Modeling code records:
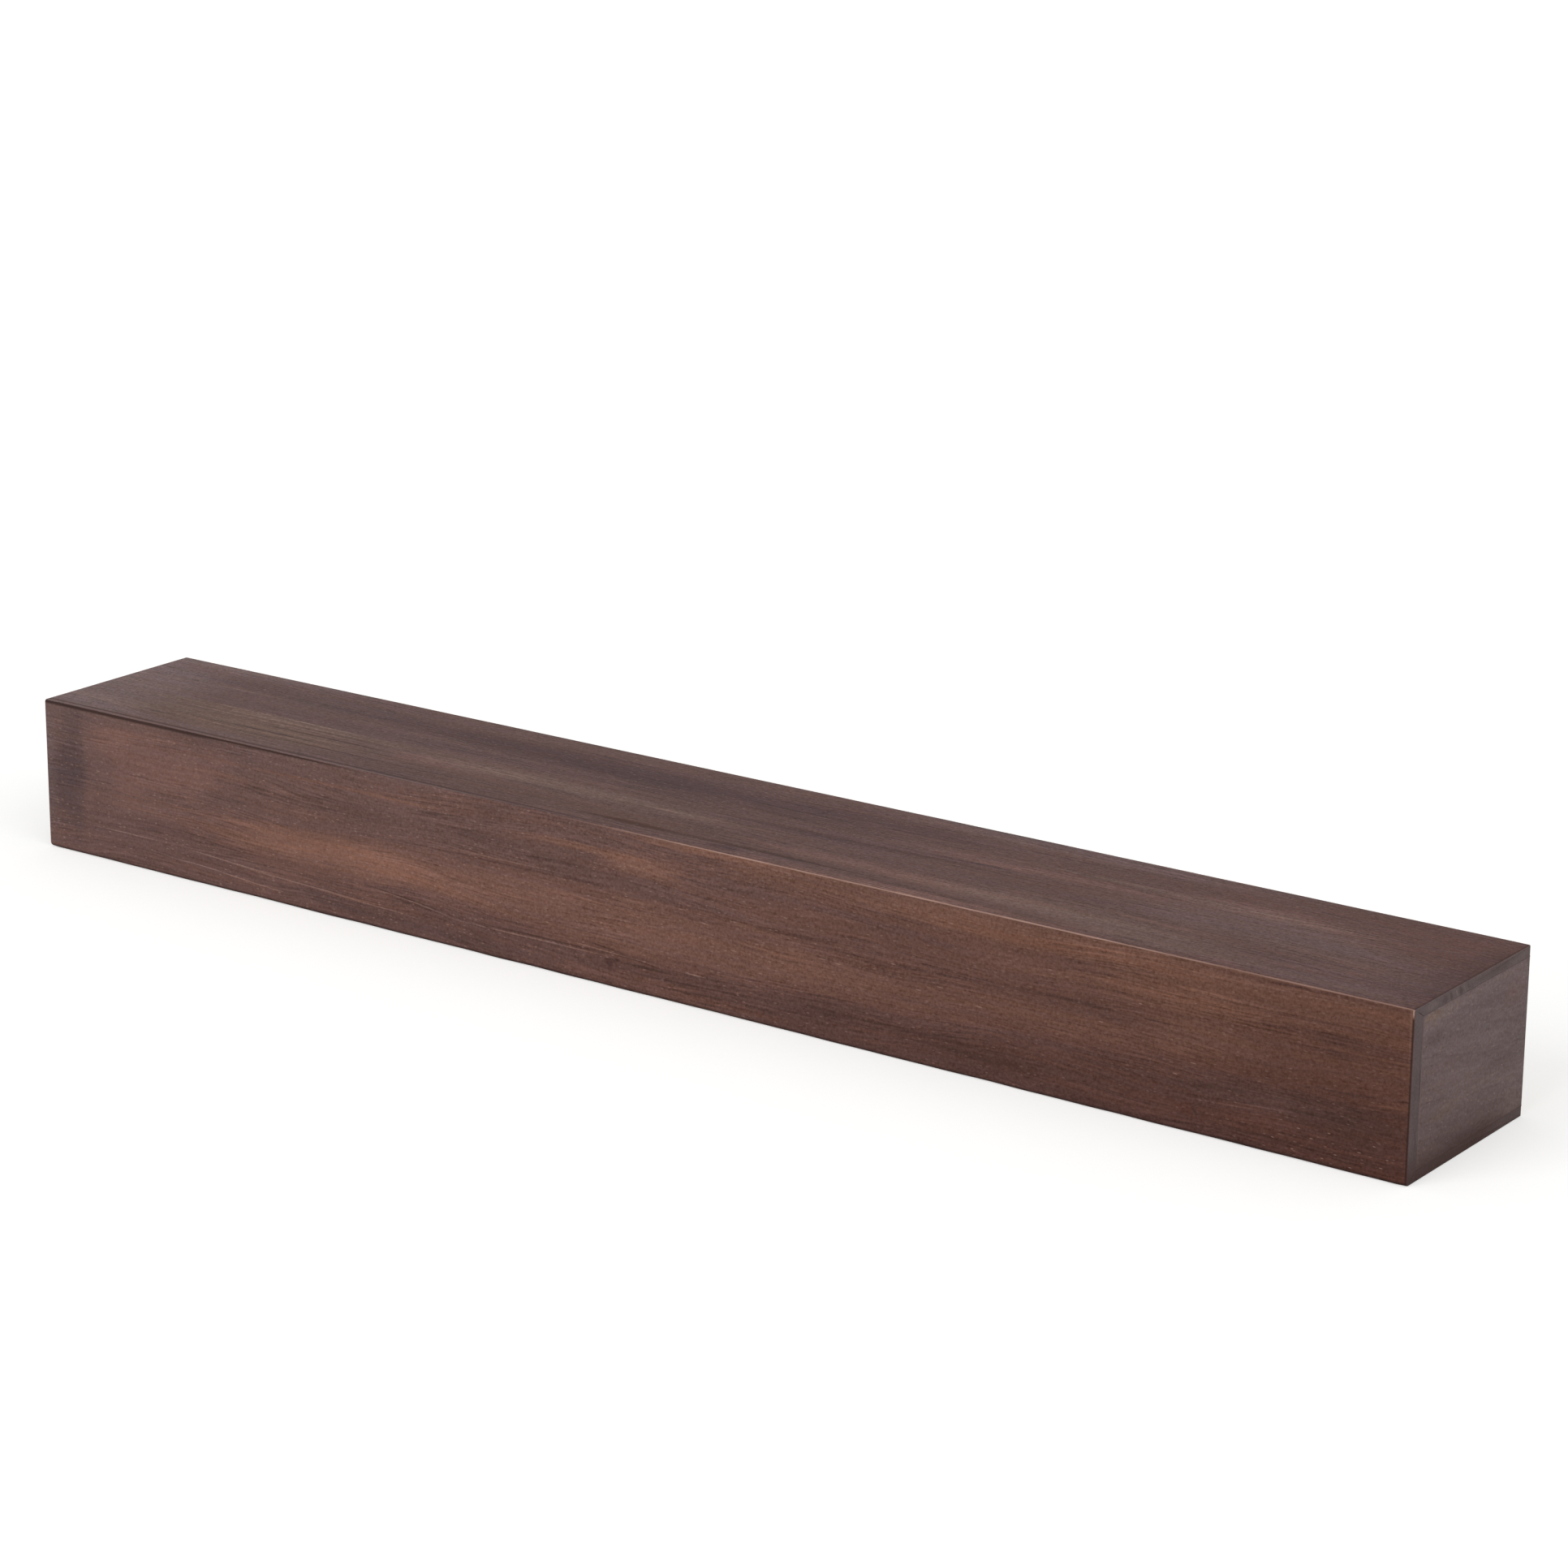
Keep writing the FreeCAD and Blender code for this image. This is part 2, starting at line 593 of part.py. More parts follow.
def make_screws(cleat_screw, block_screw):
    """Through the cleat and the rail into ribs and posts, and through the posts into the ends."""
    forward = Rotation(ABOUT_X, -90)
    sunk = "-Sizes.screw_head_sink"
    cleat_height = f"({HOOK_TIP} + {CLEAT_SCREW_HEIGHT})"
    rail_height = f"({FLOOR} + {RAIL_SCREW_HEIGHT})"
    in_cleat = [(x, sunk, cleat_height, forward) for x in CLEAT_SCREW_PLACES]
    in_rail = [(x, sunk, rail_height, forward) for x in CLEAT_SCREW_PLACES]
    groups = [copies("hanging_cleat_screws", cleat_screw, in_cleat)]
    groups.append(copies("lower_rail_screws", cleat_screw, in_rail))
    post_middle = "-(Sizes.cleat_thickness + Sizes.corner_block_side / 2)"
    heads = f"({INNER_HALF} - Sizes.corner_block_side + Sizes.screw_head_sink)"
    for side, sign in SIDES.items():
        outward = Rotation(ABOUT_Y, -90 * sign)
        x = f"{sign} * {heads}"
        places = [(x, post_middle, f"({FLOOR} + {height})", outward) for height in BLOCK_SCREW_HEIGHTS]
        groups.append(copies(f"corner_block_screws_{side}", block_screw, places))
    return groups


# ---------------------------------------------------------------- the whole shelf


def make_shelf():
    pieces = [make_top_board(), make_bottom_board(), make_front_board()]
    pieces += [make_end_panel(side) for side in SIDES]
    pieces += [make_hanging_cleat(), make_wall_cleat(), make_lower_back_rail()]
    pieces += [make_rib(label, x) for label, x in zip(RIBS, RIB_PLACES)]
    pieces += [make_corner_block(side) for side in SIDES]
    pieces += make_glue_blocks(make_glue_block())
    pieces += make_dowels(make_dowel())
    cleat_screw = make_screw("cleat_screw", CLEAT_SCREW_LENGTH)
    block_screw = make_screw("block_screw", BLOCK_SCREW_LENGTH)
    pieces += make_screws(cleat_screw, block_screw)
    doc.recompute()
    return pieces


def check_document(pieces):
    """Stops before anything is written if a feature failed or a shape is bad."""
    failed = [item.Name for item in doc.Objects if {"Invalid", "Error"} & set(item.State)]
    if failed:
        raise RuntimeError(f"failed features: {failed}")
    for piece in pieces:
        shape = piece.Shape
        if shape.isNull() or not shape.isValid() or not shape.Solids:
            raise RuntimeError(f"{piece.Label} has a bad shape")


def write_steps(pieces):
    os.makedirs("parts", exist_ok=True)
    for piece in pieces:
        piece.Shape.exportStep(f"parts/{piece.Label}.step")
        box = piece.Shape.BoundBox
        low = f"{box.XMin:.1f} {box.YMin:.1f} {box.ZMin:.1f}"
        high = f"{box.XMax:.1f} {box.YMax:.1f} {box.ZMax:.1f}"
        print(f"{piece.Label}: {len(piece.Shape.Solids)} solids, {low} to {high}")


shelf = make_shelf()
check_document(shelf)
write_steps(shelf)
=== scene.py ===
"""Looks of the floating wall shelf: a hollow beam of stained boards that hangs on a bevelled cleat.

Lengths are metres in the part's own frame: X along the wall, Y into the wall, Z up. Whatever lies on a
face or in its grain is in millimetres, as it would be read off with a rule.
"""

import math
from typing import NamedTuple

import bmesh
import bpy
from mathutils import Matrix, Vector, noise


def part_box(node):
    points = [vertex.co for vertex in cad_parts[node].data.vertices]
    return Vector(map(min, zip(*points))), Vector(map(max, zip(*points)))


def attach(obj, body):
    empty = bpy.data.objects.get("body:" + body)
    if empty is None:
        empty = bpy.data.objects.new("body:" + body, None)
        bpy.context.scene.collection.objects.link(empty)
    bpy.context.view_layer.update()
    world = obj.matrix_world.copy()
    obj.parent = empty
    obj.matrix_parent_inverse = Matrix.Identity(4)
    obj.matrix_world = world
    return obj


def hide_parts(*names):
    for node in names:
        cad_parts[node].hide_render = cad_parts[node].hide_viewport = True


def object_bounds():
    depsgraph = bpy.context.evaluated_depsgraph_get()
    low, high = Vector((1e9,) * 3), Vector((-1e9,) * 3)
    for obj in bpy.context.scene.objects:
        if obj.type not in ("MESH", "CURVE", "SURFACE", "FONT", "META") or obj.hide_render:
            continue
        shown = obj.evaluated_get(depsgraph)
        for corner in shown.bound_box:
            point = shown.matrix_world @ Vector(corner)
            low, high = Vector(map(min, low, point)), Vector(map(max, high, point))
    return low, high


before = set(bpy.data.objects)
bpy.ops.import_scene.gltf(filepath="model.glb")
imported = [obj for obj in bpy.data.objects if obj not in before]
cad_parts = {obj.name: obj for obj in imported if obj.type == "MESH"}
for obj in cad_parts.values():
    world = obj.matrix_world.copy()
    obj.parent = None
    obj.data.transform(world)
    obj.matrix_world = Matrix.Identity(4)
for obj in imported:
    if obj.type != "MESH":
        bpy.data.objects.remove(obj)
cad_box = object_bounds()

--

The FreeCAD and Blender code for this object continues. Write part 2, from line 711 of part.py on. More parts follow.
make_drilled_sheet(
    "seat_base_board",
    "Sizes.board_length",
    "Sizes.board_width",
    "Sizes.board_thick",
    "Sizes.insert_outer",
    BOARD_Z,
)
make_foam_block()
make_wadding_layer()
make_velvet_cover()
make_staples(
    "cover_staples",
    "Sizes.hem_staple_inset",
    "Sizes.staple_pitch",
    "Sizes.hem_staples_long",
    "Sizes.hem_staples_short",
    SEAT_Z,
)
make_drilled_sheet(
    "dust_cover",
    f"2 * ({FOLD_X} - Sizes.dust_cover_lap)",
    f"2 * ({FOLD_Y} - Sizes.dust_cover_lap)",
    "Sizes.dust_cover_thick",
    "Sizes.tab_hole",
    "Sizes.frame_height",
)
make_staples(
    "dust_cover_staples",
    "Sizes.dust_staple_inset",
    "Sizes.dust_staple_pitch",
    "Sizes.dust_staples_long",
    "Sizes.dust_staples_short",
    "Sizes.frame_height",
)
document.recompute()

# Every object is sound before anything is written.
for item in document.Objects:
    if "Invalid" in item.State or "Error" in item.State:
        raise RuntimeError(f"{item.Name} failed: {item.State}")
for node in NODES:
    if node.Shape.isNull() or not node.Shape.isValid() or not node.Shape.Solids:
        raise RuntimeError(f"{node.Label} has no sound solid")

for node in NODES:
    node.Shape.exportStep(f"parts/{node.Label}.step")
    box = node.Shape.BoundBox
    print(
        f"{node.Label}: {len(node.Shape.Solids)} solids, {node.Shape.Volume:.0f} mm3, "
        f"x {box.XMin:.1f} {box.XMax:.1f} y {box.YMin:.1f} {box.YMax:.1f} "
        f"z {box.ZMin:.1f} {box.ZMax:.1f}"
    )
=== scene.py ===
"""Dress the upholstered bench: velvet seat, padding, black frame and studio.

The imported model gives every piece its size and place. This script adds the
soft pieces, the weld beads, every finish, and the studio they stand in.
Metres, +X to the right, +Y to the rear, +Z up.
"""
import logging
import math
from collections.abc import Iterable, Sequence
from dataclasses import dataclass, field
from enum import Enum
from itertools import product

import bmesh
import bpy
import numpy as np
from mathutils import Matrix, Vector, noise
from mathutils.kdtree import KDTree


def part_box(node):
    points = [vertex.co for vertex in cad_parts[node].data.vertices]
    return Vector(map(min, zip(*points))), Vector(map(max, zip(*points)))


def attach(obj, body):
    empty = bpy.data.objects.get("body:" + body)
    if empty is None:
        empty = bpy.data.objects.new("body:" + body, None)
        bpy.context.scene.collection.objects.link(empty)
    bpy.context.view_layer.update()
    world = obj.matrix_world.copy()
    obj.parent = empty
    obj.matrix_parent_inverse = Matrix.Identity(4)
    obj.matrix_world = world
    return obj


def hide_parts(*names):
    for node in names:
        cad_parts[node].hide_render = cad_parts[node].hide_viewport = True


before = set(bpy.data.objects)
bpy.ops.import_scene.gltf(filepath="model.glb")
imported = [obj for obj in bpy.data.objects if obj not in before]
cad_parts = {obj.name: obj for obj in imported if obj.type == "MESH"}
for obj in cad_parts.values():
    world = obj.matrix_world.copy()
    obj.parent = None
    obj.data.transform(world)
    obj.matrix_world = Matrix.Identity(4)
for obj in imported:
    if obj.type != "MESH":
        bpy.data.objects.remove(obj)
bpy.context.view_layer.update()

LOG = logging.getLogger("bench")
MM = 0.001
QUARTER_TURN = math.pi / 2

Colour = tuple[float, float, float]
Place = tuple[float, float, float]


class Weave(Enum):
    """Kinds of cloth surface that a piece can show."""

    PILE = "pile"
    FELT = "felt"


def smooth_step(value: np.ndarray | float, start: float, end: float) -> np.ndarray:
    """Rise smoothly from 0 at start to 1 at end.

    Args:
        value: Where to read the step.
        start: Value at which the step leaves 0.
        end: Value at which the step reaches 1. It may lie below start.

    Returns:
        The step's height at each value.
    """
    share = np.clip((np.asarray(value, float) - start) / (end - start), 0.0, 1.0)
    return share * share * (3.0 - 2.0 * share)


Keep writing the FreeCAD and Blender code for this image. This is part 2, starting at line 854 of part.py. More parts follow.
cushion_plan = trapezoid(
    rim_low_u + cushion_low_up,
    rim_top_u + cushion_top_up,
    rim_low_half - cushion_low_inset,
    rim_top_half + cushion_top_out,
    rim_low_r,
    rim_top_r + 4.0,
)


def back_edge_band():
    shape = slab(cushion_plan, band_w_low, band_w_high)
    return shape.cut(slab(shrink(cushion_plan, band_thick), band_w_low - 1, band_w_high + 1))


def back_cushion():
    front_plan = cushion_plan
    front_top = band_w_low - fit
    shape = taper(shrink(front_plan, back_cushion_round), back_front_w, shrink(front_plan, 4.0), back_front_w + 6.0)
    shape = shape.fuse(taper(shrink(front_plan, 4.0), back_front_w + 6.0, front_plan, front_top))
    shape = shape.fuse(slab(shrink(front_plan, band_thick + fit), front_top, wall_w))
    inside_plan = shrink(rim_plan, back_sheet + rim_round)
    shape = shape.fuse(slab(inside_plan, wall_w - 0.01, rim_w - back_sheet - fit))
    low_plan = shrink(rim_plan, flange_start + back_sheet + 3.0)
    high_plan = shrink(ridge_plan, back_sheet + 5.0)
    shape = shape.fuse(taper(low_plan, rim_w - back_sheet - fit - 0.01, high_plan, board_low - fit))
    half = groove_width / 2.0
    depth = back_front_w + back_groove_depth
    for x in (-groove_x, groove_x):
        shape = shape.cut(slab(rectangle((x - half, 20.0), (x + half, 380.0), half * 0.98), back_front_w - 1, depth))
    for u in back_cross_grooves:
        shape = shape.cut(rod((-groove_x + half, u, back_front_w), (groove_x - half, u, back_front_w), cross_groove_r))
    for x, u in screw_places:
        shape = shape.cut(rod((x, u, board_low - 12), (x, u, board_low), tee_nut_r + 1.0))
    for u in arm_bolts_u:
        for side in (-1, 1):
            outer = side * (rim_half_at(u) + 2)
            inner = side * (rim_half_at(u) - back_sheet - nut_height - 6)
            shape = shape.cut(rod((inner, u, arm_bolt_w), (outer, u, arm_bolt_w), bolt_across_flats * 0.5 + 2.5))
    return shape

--

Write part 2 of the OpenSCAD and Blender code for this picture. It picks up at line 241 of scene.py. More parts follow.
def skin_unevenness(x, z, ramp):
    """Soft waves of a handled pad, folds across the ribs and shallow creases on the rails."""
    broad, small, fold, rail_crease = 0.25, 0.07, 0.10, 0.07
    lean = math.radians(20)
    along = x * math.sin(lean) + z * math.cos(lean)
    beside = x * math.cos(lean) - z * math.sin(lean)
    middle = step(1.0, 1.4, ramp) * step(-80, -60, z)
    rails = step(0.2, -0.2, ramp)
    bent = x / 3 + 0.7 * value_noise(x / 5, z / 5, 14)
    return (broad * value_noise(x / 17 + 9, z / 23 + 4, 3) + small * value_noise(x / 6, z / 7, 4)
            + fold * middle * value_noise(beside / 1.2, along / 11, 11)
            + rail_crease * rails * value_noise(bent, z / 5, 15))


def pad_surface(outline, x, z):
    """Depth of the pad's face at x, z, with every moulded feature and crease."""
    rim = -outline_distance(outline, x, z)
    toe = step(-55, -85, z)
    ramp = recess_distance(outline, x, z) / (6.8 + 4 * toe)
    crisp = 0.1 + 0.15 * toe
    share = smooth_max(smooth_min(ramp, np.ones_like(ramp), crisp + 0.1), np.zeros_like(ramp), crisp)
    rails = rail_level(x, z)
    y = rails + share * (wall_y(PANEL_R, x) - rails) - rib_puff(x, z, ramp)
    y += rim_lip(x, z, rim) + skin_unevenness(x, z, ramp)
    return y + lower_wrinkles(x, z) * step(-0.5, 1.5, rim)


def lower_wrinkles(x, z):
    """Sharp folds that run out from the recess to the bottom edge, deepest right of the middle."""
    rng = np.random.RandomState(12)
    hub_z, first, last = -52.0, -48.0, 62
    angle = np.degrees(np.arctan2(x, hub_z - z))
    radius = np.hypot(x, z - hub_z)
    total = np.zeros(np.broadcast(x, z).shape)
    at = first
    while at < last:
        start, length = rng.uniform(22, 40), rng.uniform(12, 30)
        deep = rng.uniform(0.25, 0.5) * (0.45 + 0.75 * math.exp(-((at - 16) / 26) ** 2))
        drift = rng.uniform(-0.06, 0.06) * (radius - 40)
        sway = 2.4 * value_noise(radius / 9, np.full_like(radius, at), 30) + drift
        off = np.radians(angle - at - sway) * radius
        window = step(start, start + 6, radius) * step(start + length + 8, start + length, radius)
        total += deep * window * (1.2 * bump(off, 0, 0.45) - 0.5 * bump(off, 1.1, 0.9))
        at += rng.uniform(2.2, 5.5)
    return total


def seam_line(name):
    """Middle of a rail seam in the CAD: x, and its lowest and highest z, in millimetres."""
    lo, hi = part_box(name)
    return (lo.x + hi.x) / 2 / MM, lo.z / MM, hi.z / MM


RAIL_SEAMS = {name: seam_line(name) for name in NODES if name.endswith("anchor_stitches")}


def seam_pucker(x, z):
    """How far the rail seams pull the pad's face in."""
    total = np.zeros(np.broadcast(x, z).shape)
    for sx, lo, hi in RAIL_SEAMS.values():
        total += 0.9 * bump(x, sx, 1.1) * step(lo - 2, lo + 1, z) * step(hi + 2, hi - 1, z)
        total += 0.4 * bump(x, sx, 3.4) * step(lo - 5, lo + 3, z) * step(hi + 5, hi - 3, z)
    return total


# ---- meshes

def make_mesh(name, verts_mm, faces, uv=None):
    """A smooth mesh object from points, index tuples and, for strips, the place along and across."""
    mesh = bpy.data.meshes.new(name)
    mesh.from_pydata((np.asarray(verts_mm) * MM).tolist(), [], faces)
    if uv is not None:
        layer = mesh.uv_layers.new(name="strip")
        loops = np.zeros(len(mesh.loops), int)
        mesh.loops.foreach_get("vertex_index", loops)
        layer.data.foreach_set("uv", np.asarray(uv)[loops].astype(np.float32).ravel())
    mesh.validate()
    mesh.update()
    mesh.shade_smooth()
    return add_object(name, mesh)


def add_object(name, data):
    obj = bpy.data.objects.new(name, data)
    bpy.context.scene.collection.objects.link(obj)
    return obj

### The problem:
Within the material above, extract exactly the lines that start at the line containing "593 of part.py. More parts follow." and stop after the line containing "return pieces", and only those.

### Solution below:
Keep writing the FreeCAD and Blender code for this image. This is part 2, starting at line 593 of part.py. More parts follow.
def make_screws(cleat_screw, block_screw):
    """Through the cleat and the rail into ribs and posts, and through the posts into the ends."""
    forward = Rotation(ABOUT_X, -90)
    sunk = "-Sizes.screw_head_sink"
    cleat_height = f"({HOOK_TIP} + {CLEAT_SCREW_HEIGHT})"
    rail_height = f"({FLOOR} + {RAIL_SCREW_HEIGHT})"
    in_cleat = [(x, sunk, cleat_height, forward) for x in CLEAT_SCREW_PLACES]
    in_rail = [(x, sunk, rail_height, forward) for x in CLEAT_SCREW_PLACES]
    groups = [copies("hanging_cleat_screws", cleat_screw, in_cleat)]
    groups.append(copies("lower_rail_screws", cleat_screw, in_rail))
    post_middle = "-(Sizes.cleat_thickness + Sizes.corner_block_side / 2)"
    heads = f"({INNER_HALF} - Sizes.corner_block_side + Sizes.screw_head_sink)"
    for side, sign in SIDES.items():
        outward = Rotation(ABOUT_Y, -90 * sign)
        x = f"{sign} * {heads}"
        places = [(x, post_middle, f"({FLOOR} + {height})", outward) for height in BLOCK_SCREW_HEIGHTS]
        groups.append(copies(f"corner_block_screws_{side}", block_screw, places))
    return groups


# ---------------------------------------------------------------- the whole shelf


def make_shelf():
    pieces = [make_top_board(), make_bottom_board(), make_front_board()]
    pieces += [make_end_panel(side) for side in SIDES]
    pieces += [make_hanging_cleat(), make_wall_cleat(), make_lower_back_rail()]
    pieces += [make_rib(label, x) for label, x in zip(RIBS, RIB_PLACES)]
    pieces += [make_corner_block(side) for side in SIDES]
    pieces += make_glue_blocks(make_glue_block())
    pieces += make_dowels(make_dowel())
    cleat_screw = make_screw("cleat_screw", CLEAT_SCREW_LENGTH)
    block_screw = make_screw("block_screw", BLOCK_SCREW_LENGTH)
    pieces += make_screws(cleat_screw, block_screw)
    doc.recompute()
    return pieces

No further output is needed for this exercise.